アベノミクスの成長戦略に位置付けられた医療分野の国際展開。新たな市場として脚光を浴びるミャンマーでも日本の存在感を高めようと、乳がん検診などの事業性調査が実施された。2011年の民政移管後、ミャンマー政府は保健医療分野の予算を増やしており、関係業界が熱い視線を送る。

◆狙いは市場開拓

 市場開放で活気づく最大都市のヤンゴン。首都は06年、北へ約320キロのネピドーへ移ったが、国立や民間の病院が集まっている。

 産婦人科を中心とする国立ヤンゴン中央婦人病院は植民地時代の1897年、英国によって設立。何度か病棟を増やし、「記念すべき建物だが、老朽化が心配だ。もう新しい建物を建てる場所がない」とチョー・シュウェ院長(57)。

 同病院で昨年12月、日本の経済産業省の補助による乳がん検診が行われた。富士フイルム(東京都港区)のデジタルX線画像診断システムを使い、受診したミャンマー人女性203人のうち3人が乳がんと診断された。実施したのは、同社やコンサルティング会社のメディヴァ(世田谷区)などで構成する事業体。検診の仕組みを普及させることで機器の市場を開拓するなどの狙いがある。

 調査では、停電が頻発するうえ、温度・湿度の管理が難しいため、使える機器が限られるなどインフラの課題が浮上。しかし、ミャンマー保健省から公的乳がん検診の普及に向け、協力を要請される成果もあった。広く実施できれば市場は一気に拡大する。だが、「乳がん検診までお金が落ちて来るのはかなり難しい」(メディヴァ)のが実情のようだ。

◆「全国民に医療」目標

 公的な保健医療サービスは軍事政権下で整備が滞り、施設や機器の老朽化が目立つ。富裕層はタイやシンガポールで医療を受け、ヤンゴンでは民間の医療施設が増えている。

 主に中産階級の患者が「設備が新しい」などの理由で利用する市内の民間病院の待合室。主婦のタン・エイさん(50)は「治療費が高くつくので困っています。これ以上、娘に負担をかけたくない」と涙ぐんだ。30年来の足の腫瘍が痛み出し、病院近くの工場で働く娘の勧めで南東部のモン州から出てきた。提示された額をめぐり、病院側と交渉中だ。

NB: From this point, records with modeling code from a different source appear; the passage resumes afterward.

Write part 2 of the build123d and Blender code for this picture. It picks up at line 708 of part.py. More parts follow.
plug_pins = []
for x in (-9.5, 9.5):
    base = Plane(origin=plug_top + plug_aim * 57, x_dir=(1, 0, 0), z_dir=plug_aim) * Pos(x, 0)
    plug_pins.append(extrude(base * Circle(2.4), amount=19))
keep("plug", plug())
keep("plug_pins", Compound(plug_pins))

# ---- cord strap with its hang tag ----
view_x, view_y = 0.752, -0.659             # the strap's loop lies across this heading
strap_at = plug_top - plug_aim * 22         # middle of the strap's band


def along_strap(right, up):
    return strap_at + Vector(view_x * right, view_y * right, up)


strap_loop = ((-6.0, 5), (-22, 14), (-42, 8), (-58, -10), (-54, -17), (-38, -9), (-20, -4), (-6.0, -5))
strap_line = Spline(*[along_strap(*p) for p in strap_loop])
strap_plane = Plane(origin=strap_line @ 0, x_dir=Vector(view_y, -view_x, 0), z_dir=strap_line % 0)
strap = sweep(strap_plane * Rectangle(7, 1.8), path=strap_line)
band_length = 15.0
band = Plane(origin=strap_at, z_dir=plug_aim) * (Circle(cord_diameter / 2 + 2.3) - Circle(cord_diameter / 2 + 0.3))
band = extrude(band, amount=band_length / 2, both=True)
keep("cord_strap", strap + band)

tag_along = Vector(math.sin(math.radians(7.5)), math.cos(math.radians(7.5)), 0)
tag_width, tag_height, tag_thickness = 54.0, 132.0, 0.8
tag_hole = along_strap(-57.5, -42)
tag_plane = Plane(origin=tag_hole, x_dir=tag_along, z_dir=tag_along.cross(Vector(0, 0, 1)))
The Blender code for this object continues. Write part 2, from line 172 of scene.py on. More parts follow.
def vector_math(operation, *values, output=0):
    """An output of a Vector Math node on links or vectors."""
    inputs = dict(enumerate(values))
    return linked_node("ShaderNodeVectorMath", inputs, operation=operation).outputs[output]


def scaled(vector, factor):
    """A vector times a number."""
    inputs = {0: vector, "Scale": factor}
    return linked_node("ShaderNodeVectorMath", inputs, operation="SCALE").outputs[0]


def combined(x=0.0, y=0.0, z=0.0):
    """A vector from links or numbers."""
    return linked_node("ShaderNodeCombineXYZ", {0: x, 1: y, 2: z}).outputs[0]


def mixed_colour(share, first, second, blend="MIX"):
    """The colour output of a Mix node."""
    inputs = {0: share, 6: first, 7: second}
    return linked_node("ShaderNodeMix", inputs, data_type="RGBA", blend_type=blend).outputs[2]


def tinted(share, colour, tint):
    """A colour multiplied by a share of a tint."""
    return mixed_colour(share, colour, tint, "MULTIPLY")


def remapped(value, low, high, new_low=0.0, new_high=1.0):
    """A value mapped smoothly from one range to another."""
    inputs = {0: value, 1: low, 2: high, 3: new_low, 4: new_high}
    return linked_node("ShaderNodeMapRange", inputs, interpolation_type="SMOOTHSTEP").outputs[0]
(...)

 日本の国民皆保険のような制度はなく、患者の経済的負担は大きい。民間の医療費は医療施設や医師ごとに決まり、保健省傘下の公的病院の診療費は無料が原則だが検査や手術などは患者が負担する。貧困層でも混み合う公的病院を避けて民間を受診する人が少なくない。医療従事者も不足し、農村部では助産師が公衆衛生を担っている。

 民政移管後、政府は保健医療予算を増やし、総支出に占める割合は2011年以前の1%前後から14年には3・5%に増加。軍事政権下で途絶えていた海外からの援助も増え始め、状況は好転している。政府は今年4月、全ての人々が基礎的な保健医療サービスを受けられる「ユニバーサル・ヘルス・カバレッジ」達成へ方策を発表した。財源の確保に日本のような制度を導入するのか、他の仕組みか、世界が注目している。(寺田理恵が担当しました)

◇                   

 ■医療費はコストシェアリング

 公的医療サービスは無料か、有料か-。

 医療施設は保健省傘下の公的病院が主体で、農村部では農村保健センターや末端のサブセンターに助産師らが配置されている。英国の国営医療サービスの流れをくみ、「診療費は無料」が原則。しかし、医師は「払える患者は払う」。受診者は「出産するために寄付をしなければならない」と不安を漏らす。詳しく尋ねると、実際は費用がかかる。軍事政権下で財源不足から「コストシェアリング」方式が導入され、検査や手術などのコストは患者負担。薬が不足していれば患者が購入するという。